### Task
Retype everything from the line that contains "Reconstruct the object" down to the line that contains "from FreeCAD import", inclusive, without altering or adding anything.

### Dataset records
━━━━━━

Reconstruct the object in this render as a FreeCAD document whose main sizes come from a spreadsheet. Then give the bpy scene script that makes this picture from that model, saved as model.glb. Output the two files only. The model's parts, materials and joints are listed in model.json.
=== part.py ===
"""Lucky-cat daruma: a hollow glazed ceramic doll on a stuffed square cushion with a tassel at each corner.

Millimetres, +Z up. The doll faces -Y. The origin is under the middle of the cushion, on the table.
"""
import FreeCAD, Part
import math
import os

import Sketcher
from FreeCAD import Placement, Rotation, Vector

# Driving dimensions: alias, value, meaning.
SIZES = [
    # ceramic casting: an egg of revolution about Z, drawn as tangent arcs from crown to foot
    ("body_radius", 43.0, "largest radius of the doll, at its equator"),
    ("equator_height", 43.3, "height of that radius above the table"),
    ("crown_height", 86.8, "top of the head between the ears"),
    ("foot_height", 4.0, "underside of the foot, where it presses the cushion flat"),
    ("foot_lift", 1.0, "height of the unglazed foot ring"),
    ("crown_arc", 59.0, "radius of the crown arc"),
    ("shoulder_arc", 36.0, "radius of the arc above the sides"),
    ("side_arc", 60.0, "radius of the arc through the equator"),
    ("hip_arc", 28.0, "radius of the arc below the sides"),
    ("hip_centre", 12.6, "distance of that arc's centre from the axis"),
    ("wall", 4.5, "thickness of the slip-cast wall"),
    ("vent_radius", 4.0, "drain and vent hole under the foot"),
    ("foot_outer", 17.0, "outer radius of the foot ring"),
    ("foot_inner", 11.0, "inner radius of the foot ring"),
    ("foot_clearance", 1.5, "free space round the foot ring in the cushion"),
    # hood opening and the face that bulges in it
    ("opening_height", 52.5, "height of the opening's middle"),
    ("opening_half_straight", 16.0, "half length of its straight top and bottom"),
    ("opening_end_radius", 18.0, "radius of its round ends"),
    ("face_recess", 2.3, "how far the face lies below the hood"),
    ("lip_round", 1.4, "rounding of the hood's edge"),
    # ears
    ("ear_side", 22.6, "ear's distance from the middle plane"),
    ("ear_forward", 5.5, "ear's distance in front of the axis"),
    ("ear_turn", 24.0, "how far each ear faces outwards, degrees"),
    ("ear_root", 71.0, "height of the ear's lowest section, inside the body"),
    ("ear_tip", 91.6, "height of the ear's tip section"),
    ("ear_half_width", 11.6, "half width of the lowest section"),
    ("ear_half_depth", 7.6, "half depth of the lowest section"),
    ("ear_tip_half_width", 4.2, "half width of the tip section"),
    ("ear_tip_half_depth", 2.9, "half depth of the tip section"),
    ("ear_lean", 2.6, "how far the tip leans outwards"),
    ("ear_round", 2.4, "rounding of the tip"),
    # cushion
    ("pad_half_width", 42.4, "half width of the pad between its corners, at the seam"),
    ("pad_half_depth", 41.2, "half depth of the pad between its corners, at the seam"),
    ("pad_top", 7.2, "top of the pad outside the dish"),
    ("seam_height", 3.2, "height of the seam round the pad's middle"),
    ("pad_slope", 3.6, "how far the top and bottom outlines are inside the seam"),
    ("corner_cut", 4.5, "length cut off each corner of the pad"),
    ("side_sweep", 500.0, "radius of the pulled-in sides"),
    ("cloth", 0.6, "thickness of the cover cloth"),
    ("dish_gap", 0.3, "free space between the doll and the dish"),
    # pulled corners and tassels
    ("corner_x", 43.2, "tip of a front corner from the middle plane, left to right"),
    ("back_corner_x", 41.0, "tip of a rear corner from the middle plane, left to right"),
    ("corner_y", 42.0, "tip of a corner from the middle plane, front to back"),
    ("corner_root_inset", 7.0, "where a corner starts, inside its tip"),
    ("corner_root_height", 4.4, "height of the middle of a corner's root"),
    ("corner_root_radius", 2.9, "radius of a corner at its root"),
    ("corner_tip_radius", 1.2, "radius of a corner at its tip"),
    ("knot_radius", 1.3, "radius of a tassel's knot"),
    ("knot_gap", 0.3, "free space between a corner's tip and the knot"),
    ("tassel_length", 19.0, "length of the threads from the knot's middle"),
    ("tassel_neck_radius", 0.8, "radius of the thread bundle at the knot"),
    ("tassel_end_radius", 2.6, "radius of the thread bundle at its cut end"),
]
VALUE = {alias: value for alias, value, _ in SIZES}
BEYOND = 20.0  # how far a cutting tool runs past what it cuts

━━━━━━

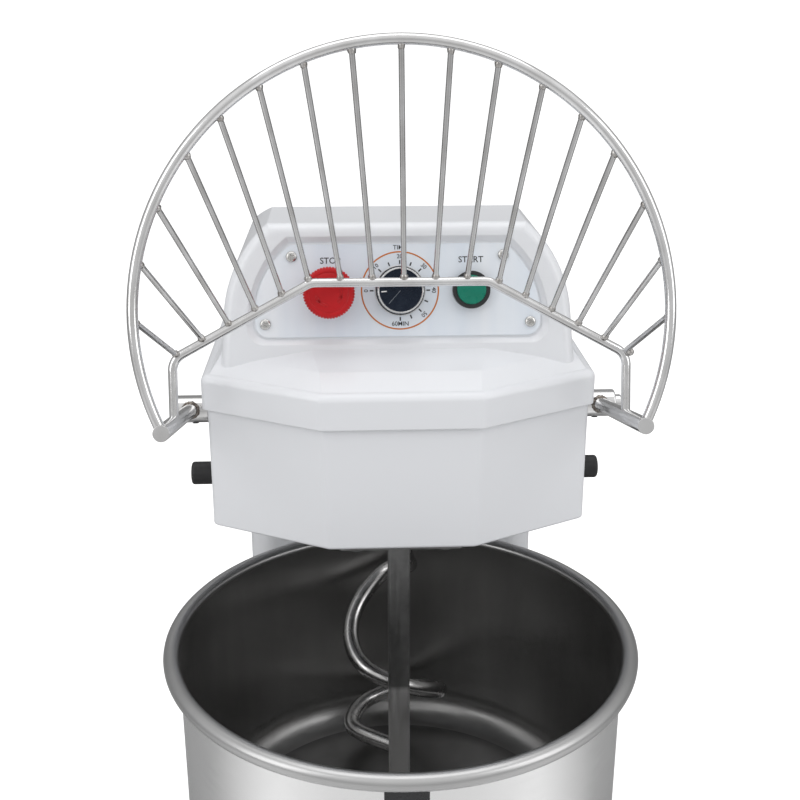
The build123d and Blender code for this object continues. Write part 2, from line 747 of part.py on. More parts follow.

━━━━━━

### Written reply
Reconstruct the object in this render as a FreeCAD document whose main sizes come from a spreadsheet. Then give the bpy scene script that makes this picture from that model, saved as model.glb. Output the two files only. The model's parts, materials and joints are listed in model.json.
=== part.py ===
"""Lucky-cat daruma: a hollow glazed ceramic doll on a stuffed square cushion with a tassel at each corner.

Millimetres, +Z up. The doll faces -Y. The origin is under the middle of the cushion, on the table.
"""
import FreeCAD, Part
import math
import os

import Sketcher
from FreeCAD import Placement, Rotation, Vector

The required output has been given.